A slice of cake is an odd metaphor for the lonely childhood of an orphan, but somehow it fitted. A childhood with Margaret was not the childhood I’d have chosen for myself, but it was finally coming to an end. (The problem with this interpretation of the cake metaphor is that none of us choose our childhood, be it with our own parents or someone else. I would emphasise not the aspect of choice, but the formal, impersonal effort on the part of the person who didn’t ask for children, didn’t manage to make them happy and didn’t particularly care, but still it is a kind act to care for a child – hence the cake metaphor.)

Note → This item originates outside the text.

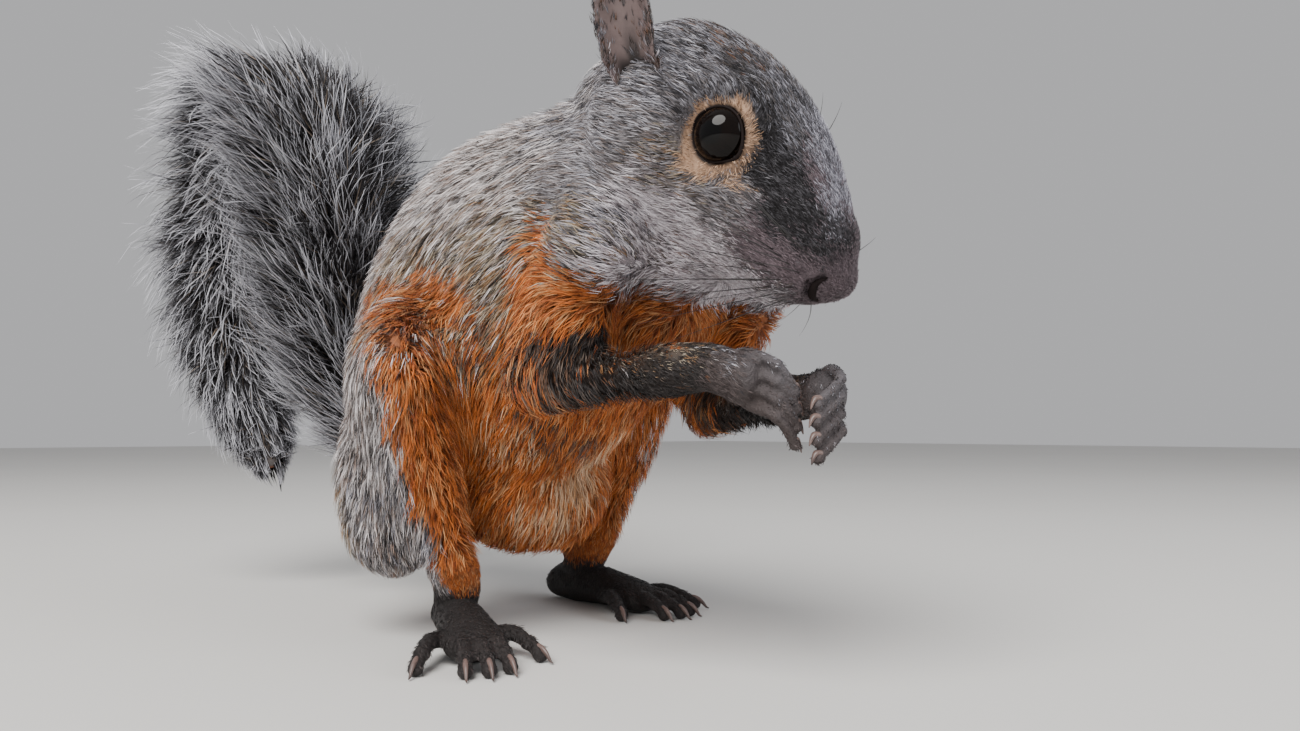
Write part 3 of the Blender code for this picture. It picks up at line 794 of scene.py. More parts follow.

Four months later, I was gone. Me and two other girls had saved enough to rent a small flat outside Dublin – enough to move out of Kinsale. I left on May 12th 1998. Thirteen years and six days after I had arrived, and Margaret wave-kissed me on the cheek and sent me out the door. No emotional goodbyes, though I think I may have seen a single tear of joy trickling down her cheek. In all that time, Peggy hadn’t changed, and she never would. Freedom transformed me. At eighteen, I was nervous – a softspoken girl and a bit of a people pleaser, but I would soon become a confident, headstrong woman. But my absence wouldn’t change Peggy – I had been just a bit of a nuisance; a short lived presence in her long life.
I attended her funeral last week. She died at the age of 97 and I put yellow daffodils on her grave. Her death had a strange effect on me. At eighteen, I’d walked out the door and left Margaret Dennis behind, and though we had lost touch, somehow she’d always remained with me. Now though – now, she was truly gone – she’d walked out the door just as I did all those years ago.